BRIEF — What is needed is the run of lines from the one containing "part_way(groove_top, groove_bottom, GROOVE_TOP_SHARE)" through the one containing "record = json.load(file)", echoed exactly, with both ends kept and nothing added.

** Start of GIVEN DATA **

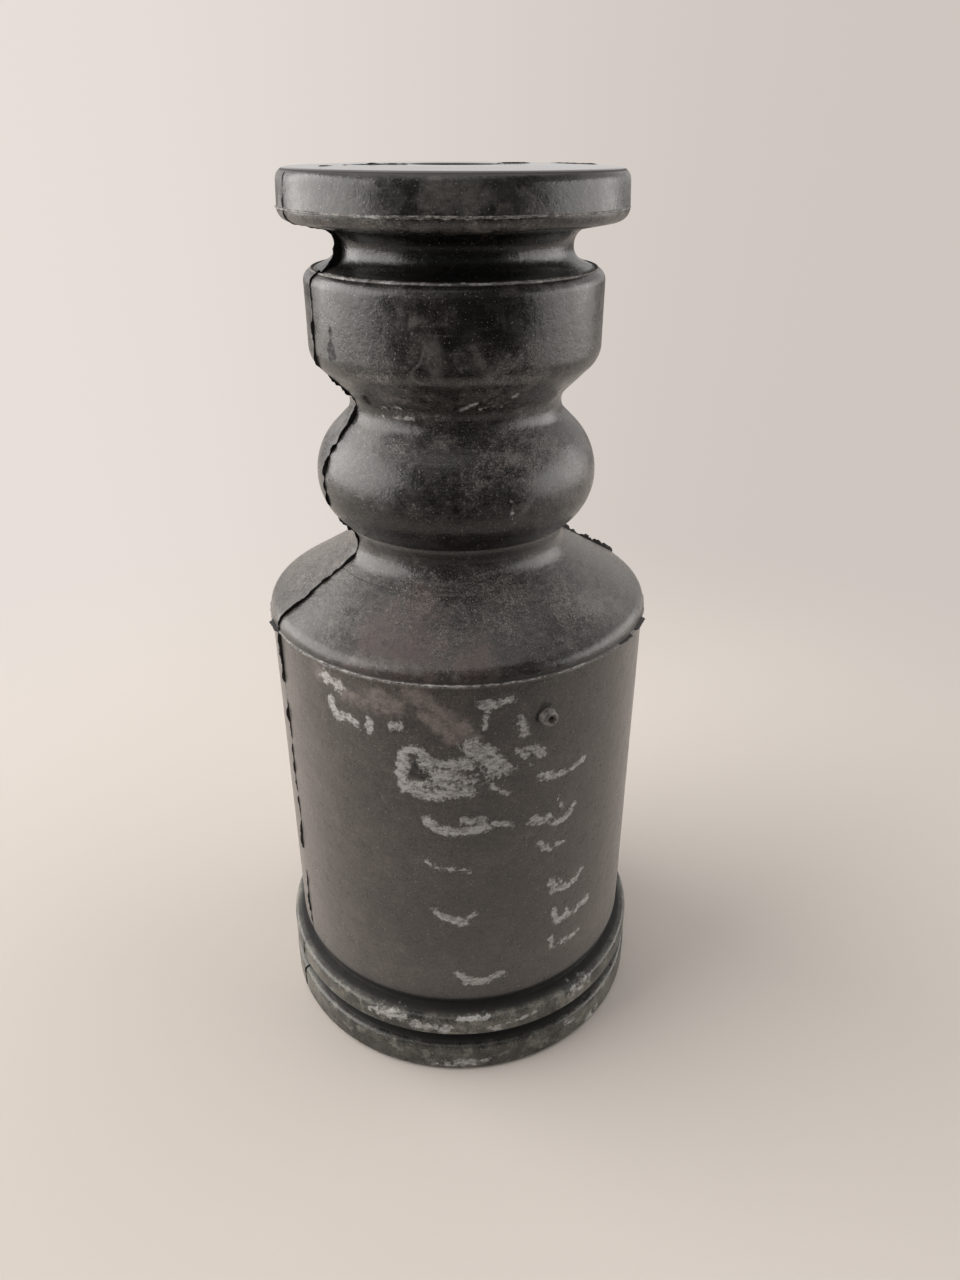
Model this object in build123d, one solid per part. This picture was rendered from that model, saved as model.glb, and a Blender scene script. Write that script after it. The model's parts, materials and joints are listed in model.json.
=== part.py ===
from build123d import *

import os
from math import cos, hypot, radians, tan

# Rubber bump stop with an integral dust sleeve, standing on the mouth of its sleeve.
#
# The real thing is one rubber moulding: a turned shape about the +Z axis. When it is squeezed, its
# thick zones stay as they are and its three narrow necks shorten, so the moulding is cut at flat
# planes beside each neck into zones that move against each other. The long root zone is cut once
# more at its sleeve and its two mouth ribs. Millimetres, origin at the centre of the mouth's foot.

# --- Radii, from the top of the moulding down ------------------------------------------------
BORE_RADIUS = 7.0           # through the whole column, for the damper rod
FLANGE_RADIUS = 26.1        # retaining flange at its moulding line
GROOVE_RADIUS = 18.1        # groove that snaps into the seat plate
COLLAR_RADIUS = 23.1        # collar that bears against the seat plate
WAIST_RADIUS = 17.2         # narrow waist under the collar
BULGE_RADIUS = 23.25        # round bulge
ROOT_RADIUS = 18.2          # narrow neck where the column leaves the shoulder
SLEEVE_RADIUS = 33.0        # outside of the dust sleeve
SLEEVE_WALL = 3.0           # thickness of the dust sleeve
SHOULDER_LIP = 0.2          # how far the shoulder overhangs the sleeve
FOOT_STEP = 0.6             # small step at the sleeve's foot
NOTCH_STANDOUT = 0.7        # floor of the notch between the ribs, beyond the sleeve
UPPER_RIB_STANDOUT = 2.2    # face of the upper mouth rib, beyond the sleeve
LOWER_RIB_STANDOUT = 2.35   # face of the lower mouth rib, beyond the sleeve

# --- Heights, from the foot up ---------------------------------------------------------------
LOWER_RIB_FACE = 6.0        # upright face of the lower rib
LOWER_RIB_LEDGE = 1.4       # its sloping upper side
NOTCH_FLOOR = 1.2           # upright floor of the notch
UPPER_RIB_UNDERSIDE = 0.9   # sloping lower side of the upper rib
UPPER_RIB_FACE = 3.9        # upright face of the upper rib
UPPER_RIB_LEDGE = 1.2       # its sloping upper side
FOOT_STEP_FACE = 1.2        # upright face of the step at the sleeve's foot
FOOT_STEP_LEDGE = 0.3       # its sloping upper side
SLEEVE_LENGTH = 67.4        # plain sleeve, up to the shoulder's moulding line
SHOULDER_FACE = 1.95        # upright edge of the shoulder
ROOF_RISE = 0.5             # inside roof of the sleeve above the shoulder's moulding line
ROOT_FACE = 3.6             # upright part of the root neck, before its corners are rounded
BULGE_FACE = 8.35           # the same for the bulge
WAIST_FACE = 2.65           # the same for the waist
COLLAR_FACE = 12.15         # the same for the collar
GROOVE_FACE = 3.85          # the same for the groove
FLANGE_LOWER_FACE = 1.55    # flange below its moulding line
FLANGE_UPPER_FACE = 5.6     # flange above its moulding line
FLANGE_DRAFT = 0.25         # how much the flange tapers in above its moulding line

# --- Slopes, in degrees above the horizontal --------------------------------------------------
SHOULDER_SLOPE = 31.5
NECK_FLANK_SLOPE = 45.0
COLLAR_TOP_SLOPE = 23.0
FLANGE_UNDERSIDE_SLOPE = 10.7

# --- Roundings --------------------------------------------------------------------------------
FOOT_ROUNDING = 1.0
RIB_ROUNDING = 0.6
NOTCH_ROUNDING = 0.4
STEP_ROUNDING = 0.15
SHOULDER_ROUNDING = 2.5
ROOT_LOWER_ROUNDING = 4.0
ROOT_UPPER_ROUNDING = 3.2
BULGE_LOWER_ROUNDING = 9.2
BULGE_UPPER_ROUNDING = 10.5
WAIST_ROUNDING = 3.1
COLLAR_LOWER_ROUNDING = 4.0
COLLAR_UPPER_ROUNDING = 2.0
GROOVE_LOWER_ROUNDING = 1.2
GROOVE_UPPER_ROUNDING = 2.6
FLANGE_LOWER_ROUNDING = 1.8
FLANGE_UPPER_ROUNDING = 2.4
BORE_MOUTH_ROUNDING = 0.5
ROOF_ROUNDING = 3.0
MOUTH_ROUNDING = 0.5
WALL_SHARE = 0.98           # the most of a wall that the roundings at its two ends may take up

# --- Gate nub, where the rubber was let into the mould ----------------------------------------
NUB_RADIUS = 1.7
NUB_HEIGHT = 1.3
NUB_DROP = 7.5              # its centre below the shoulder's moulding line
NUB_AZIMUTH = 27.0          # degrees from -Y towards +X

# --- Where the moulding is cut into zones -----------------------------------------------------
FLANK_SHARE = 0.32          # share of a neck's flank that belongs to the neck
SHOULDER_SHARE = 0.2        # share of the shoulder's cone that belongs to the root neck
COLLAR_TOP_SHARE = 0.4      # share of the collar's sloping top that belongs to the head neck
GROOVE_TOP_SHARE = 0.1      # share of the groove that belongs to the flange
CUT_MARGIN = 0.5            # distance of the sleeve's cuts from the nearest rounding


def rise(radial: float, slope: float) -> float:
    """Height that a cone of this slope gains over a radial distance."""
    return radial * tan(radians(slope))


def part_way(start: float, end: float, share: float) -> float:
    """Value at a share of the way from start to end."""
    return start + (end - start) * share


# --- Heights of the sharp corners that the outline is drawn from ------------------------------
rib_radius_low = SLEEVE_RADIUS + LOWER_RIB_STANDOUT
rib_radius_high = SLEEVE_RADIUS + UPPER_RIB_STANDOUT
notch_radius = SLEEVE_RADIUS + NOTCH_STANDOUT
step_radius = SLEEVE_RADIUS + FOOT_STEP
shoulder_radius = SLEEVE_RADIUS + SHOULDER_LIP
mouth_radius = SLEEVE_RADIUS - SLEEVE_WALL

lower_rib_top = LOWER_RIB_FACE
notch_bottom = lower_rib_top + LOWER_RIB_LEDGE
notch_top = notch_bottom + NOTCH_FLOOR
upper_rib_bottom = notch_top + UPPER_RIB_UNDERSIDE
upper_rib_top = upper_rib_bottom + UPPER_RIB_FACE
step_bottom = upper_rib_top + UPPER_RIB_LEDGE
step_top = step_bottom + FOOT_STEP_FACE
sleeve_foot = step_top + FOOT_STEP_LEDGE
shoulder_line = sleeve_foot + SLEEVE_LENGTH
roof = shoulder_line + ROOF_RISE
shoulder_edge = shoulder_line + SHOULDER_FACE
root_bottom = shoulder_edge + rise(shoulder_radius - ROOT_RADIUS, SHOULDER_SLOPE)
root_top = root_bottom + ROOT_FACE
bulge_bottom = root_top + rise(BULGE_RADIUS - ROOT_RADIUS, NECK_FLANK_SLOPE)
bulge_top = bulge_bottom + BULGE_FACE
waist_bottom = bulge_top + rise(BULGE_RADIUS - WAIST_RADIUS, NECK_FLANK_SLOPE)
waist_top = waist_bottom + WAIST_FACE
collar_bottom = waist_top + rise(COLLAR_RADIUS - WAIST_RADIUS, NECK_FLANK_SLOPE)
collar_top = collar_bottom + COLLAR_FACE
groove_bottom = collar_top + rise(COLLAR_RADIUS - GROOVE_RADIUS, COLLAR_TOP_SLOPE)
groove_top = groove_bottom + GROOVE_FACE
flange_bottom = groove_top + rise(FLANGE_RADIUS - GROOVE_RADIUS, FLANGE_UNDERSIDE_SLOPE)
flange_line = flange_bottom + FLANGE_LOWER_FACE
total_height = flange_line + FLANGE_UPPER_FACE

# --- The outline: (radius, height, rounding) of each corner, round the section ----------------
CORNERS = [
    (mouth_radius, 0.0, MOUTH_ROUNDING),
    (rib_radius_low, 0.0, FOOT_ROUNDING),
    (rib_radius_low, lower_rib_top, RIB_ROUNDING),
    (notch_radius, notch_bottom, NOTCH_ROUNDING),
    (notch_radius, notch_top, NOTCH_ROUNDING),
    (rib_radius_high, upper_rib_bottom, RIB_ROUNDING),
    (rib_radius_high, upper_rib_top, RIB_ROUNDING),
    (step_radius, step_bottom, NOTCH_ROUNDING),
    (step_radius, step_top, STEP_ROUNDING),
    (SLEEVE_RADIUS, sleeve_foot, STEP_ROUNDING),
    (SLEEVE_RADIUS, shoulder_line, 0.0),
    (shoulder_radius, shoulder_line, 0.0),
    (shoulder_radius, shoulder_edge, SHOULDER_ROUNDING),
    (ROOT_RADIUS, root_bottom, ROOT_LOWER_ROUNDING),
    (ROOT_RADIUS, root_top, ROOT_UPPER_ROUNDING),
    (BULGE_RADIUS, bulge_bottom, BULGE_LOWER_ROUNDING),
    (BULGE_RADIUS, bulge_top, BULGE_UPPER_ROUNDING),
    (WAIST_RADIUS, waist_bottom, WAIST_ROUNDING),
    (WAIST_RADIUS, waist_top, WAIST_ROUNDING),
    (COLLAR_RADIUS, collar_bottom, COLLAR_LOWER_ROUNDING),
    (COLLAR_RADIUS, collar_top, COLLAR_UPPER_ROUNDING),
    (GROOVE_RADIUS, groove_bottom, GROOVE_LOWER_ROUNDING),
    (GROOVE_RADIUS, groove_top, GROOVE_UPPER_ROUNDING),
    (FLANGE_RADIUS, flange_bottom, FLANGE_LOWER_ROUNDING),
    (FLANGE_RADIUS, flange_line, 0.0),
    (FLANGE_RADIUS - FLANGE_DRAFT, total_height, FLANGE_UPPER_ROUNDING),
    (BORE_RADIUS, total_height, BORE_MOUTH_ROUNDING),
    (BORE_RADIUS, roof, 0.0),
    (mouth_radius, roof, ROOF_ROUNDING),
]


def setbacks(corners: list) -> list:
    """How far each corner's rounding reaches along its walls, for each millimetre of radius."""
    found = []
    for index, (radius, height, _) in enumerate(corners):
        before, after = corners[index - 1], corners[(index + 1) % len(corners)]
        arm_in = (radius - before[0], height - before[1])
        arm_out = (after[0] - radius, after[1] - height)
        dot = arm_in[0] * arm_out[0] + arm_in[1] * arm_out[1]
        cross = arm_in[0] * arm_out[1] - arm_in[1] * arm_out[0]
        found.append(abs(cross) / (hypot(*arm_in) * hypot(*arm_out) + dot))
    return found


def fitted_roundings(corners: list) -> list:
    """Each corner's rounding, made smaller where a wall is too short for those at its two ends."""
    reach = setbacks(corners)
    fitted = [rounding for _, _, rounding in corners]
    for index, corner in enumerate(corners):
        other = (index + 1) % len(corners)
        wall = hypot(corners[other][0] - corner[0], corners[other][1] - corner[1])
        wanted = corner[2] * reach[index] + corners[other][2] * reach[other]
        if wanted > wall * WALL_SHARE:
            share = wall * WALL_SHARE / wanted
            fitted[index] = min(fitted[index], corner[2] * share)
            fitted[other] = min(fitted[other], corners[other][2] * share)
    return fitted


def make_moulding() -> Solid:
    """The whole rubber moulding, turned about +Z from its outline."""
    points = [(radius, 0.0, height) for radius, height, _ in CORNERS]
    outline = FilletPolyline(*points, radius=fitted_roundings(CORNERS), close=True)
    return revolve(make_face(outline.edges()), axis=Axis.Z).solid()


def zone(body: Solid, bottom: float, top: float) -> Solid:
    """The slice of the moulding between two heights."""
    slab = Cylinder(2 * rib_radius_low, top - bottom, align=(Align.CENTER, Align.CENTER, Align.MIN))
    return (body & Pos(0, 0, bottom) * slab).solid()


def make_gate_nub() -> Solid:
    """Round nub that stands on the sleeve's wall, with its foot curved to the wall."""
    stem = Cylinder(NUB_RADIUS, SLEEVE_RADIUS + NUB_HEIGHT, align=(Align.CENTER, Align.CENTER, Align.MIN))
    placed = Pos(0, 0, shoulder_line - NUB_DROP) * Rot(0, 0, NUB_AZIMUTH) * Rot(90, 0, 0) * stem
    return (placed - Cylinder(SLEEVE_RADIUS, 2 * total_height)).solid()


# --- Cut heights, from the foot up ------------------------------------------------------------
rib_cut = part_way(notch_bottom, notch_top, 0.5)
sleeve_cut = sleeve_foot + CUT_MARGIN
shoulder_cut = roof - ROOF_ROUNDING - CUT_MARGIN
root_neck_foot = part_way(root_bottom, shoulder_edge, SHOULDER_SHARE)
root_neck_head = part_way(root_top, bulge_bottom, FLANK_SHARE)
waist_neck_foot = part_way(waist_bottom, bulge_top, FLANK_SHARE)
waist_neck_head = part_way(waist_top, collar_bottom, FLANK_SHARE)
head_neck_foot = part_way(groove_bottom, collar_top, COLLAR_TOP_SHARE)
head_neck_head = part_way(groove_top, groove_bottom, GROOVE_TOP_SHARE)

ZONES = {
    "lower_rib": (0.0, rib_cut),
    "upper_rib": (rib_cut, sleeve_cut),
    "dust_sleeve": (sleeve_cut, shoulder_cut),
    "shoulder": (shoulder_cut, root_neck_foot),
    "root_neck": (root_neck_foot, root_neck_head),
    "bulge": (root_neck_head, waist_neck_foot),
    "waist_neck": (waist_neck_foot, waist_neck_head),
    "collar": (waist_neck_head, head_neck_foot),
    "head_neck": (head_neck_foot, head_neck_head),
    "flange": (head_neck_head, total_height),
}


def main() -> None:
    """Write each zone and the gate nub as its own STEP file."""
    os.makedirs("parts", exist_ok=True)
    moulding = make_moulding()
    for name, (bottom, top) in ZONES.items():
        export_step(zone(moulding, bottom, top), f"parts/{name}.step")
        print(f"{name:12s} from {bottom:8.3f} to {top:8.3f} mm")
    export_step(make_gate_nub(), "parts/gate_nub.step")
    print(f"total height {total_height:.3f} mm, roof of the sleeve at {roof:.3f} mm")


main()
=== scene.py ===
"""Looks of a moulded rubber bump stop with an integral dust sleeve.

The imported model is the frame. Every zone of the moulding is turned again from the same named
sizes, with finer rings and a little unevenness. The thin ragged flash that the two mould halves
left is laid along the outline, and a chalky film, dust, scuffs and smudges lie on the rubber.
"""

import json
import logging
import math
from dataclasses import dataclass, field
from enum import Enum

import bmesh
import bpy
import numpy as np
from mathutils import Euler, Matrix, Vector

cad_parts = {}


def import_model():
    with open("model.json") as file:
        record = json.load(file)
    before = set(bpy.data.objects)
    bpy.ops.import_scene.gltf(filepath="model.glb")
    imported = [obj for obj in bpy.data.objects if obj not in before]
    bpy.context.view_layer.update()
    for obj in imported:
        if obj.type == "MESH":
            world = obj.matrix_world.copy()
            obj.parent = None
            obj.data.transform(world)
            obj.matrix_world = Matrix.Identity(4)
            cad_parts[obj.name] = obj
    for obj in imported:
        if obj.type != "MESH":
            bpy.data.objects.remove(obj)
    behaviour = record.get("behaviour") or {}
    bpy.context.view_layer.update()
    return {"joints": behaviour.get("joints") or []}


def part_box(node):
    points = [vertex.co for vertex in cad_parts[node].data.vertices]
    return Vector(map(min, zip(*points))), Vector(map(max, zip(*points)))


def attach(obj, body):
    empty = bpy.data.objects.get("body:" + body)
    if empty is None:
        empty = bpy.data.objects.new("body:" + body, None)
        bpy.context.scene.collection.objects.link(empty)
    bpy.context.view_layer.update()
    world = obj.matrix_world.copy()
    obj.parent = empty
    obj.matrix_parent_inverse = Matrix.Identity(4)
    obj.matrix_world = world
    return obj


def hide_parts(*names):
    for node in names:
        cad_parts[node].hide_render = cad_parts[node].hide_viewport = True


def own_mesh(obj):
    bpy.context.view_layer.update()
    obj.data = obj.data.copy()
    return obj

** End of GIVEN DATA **

CORRECT ANSWER —
head_neck_head = part_way(groove_top, groove_bottom, GROOVE_TOP_SHARE)

ZONES = {
    "lower_rib": (0.0, rib_cut),
    "upper_rib": (rib_cut, sleeve_cut),
    "dust_sleeve": (sleeve_cut, shoulder_cut),
    "shoulder": (shoulder_cut, root_neck_foot),
    "root_neck": (root_neck_foot, root_neck_head),
    "bulge": (root_neck_head, waist_neck_foot),
    "waist_neck": (waist_neck_foot, waist_neck_head),
    "collar": (waist_neck_head, head_neck_foot),
    "head_neck": (head_neck_foot, head_neck_head),
    "flange": (head_neck_head, total_height),
}


def main() -> None:
    """Write each zone and the gate nub as its own STEP file."""
    os.makedirs("parts", exist_ok=True)
    moulding = make_moulding()
    for name, (bottom, top) in ZONES.items():
        export_step(zone(moulding, bottom, top), f"parts/{name}.step")
        print(f"{name:12s} from {bottom:8.3f} to {top:8.3f} mm")
    export_step(make_gate_nub(), "parts/gate_nub.step")
    print(f"total height {total_height:.3f} mm, roof of the sleeve at {roof:.3f} mm")


main()
=== scene.py ===
"""Looks of a moulded rubber bump stop with an integral dust sleeve.

The imported model is the frame. Every zone of the moulding is turned again from the same named
sizes, with finer rings and a little unevenness. The thin ragged flash that the two mould halves
left is laid along the outline, and a chalky film, dust, scuffs and smudges lie on the rubber.
"""

import json
import logging
import math
from dataclasses import dataclass, field
from enum import Enum

import bmesh
import bpy
import numpy as np
from mathutils import Euler, Matrix, Vector

cad_parts = {}


def import_model():
    with open("model.json") as file:
        record = json.load(file)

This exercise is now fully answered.